Frankly, what makes the pictures in this book interesting is the voyeuristic frisson they generate, for the photography is, for the most part, unexceptional to downright mediocre. Aarons’s subjects save the day as often as not. A blurred picture of Prince Charles will always be more interesting than your blurred picture of your sister. Unless, that is, she just happens to be Paris Hilton in the buff.

And while it may take ten generations in Italy to make your money Old Money, five in Britain and one in America, what is very much on display here is Old Money. Lots of Old Money.
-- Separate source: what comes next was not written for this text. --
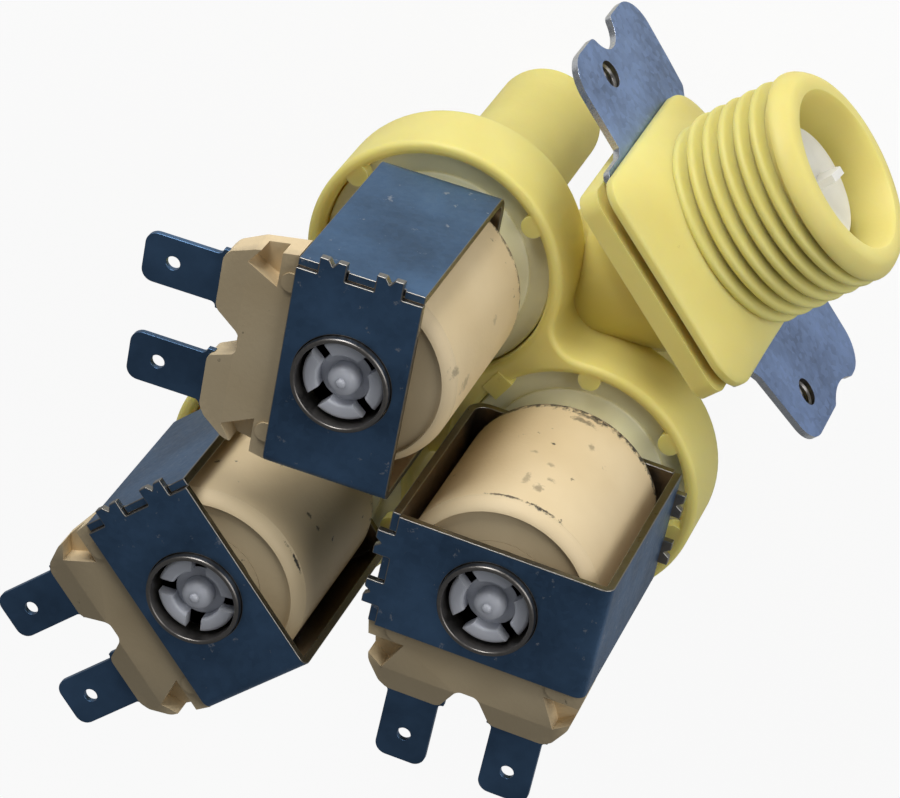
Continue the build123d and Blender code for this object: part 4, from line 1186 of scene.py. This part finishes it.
class VALVE_OT_stage(bpy.types.Operator):
    """Set the pale floor, the lamps and the camera"""
    bl_idname = "inlet_valve.stage"
    bl_label = "Set Stage"

    def execute(self, context):
        scene = context.scene
        scene.view_settings.view_transform = "Standard"
        low, half_width = CAD_BOX[0][2], 4.0
        bm = bmesh.new()
        bmesh.ops.create_grid(bm, x_segments=1, y_segments=1, size=half_width,
                              matrix=Matrix.Translation((0, 0, low)))
        mesh = bpy.data.meshes.new("floor")
        bm.to_mesh(mesh)
        bm.free()
        mesh.materials.append(self.floor_material(tuple(scene.valve_finishes.floor)))
        floor = bpy.data.objects.new("floor", mesh)
        scene.collection.objects.link(floor)
        self.world(scene)
        self.lamps(scene)
        self.camera(scene)
        return {"FINISHED"}

    def floor_material(self, colour):
        """Pale and matt, and nearly white to the camera, with the object's shadow kept faintly."""
        material, tree, principled = shader("Pale Floor", colour, 0.7)
        white_share = 0.92
        glow = tree.nodes.new("ShaderNodeEmission")
        glow.inputs["Color"].default_value = (1, 1, 1, 1)
        mix = tree.nodes.new("ShaderNodeMixShader")
        path = tree.nodes.new("ShaderNodeLightPath")
        seen = maths(tree, "MULTIPLY", path.outputs["Is Camera Ray"], white_share)
        tree.links.new(seen, mix.inputs["Fac"])
        tree.links.new(principled.outputs["BSDF"], mix.inputs[1])
        tree.links.new(glow.outputs["Emission"], mix.inputs[2])
        tree.links.new(mix.outputs["Shader"], tree.nodes["Material Output"].inputs["Surface"])
        return material

    def world(self, scene):
        """A dim, even sky that fills the shadows."""
        world = bpy.data.worlds.new("Studio")
        world.use_nodes = True
        back = world.node_tree.nodes["Background"]
        back.inputs["Color"].default_value = (0.93, 0.96, 1.0, 1)
        back.inputs["Strength"].default_value = 0.175
        scene.world = world

    def lamps(self, scene):
        """Two soft lamps: the key on the left valve's side, a weaker one before the inlet's mouth."""
        target = Vector((-0.025, 0, 0.015))
        lamps = [("Key", (0.17, 0.41, 0.13), 0.26, 1.6), ("Side", (0.36, -0.11, 0.18), 0.34, 0.8)]
        for name, spot, size, power in lamps:
            lamp = bpy.data.lights.new(name, "AREA")
            lamp.shape = "DISK"
            lamp.size = size
            lamp.energy = power
            holder = bpy.data.objects.new(name, lamp)
            holder.location = spot
            holder.rotation_euler = (target - Vector(spot)).to_track_quat("-Z", "Y").to_euler()
            scene.collection.objects.link(holder)

    def camera(self, scene):
        """The photograph's point of view."""
        axis = Vector(CAMERA_TURN)
        turn = Matrix.Rotation(axis.length, 3, axis.normalized())
        shift = Vector(CAMERA_SHIFT) * MM
        lens = bpy.data.cameras.new("Photo view")
        lens.sensor_fit = "HORIZONTAL"
        lens.sensor_width = 36.0
        lens.lens = lens.sensor_width * FOCAL_LENGTH / FRAME_WIDTH
        lens.clip_start = 0.01
        camera = bpy.data.objects.new("Photo view", lens)
        camera.matrix_world = Matrix.LocRotScale(-(turn.transposed() @ shift), turn.transposed(), None)
        scene.collection.objects.link(camera)
        scene.camera = camera


class VALVE_PT_panel(bpy.types.Panel):
    """Lists the valve's pieces and their sizes"""
    bl_label = "Inlet Valve"
    bl_idname = "VALVE_PT_panel"
    bl_space_type = "VIEW_3D"
    bl_region_type = "UI"
    bl_category = "Inlet Valve"

    def draw(self, context):
        """A button for each step, and every size and colour."""
        for step in STEPS:
            self.layout.operator(f"inlet_valve.{step}")
        for owner in PROPERTY_OWNERS:
            group = getattr(context.scene, owner)
            box = self.layout.box()
            for name in group.__annotations__:
                box.prop(group, name)


PROPERTY_OWNERS = {"valve_moulding": MouldingSizes, "valve_metal": MetalSizes, "valve_coil": CoilSizes,
                   "valve_finishes": Finishes}
OPERATORS = (VALVE_OT_finishes, VALVE_OT_moulding, VALVE_OT_inlet_thread, VALVE_OT_strainer,
             VALVE_OT_bracket, VALVE_OT_yokes, VALVE_OT_sleeves, VALVE_OT_blades, VALVE_OT_coil_cases,
             VALVE_OT_bobbins, VALVE_OT_guide_tubes, VALVE_OT_springs, VALVE_OT_inner_pieces,
             VALVE_OT_stage)
STEPS = tuple(operator.bl_idname.split(".")[1] for operator in OPERATORS)


def register():
    """Register the sizes, the steps and the panel."""
    for owner, group in PROPERTY_OWNERS.items():
        bpy.utils.register_class(group)
        setattr(bpy.types.Scene, owner, bpy.props.PointerProperty(type=group))
    for operator in OPERATORS:
        bpy.utils.register_class(operator)
    bpy.utils.register_class(VALVE_PT_panel)


def unregister():
    """Take back everything that was registered."""
    bpy.utils.unregister_class(VALVE_PT_panel)
    for operator in reversed(OPERATORS):
        bpy.utils.unregister_class(operator)
    for owner, group in reversed(PROPERTY_OWNERS.items()):
        delattr(bpy.types.Scene, owner)
        bpy.utils.unregister_class(group)


def main():
    """Build the whole scene."""
    register()
    for step in STEPS:
        getattr(bpy.ops.inlet_valve, step)()


if __name__ == "__main__":
    main()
The most appealing picture in the book? Page 23 where Mrs. Henry B. Cabot, Jr. (probably named Muriel Finkelstein in real life, for all I know, she cottoned on to the Cabot thing fast), her pert little jeans-clad tushie resting on the fender of the Alfa runabout, the obligatory poodle in the car, proudly displays her magnificent estate home, not so accidentally in the background. You see, being rich means showing that you have money. Don’t bore me with tales of quiet wealth. No such thing. No, what makes this picture special is the Cabot arriviste’s three gorgeous kids variously disposed all over the car. The picture is dated 1960 and the eldest child is probably seven. You see, these kids have yet to learn they are rich. One little boy grins stupidly while holding a football, while the other makes a silly face at his sister, because little boys are like that. A charming and very special photograph.

And while you or I could have done much better with most of the content given the chance – even the cover picture is poorly timed – let’s face it. It’s a lot more fun to look at these than yet another book of war photographs. Aarons got that right.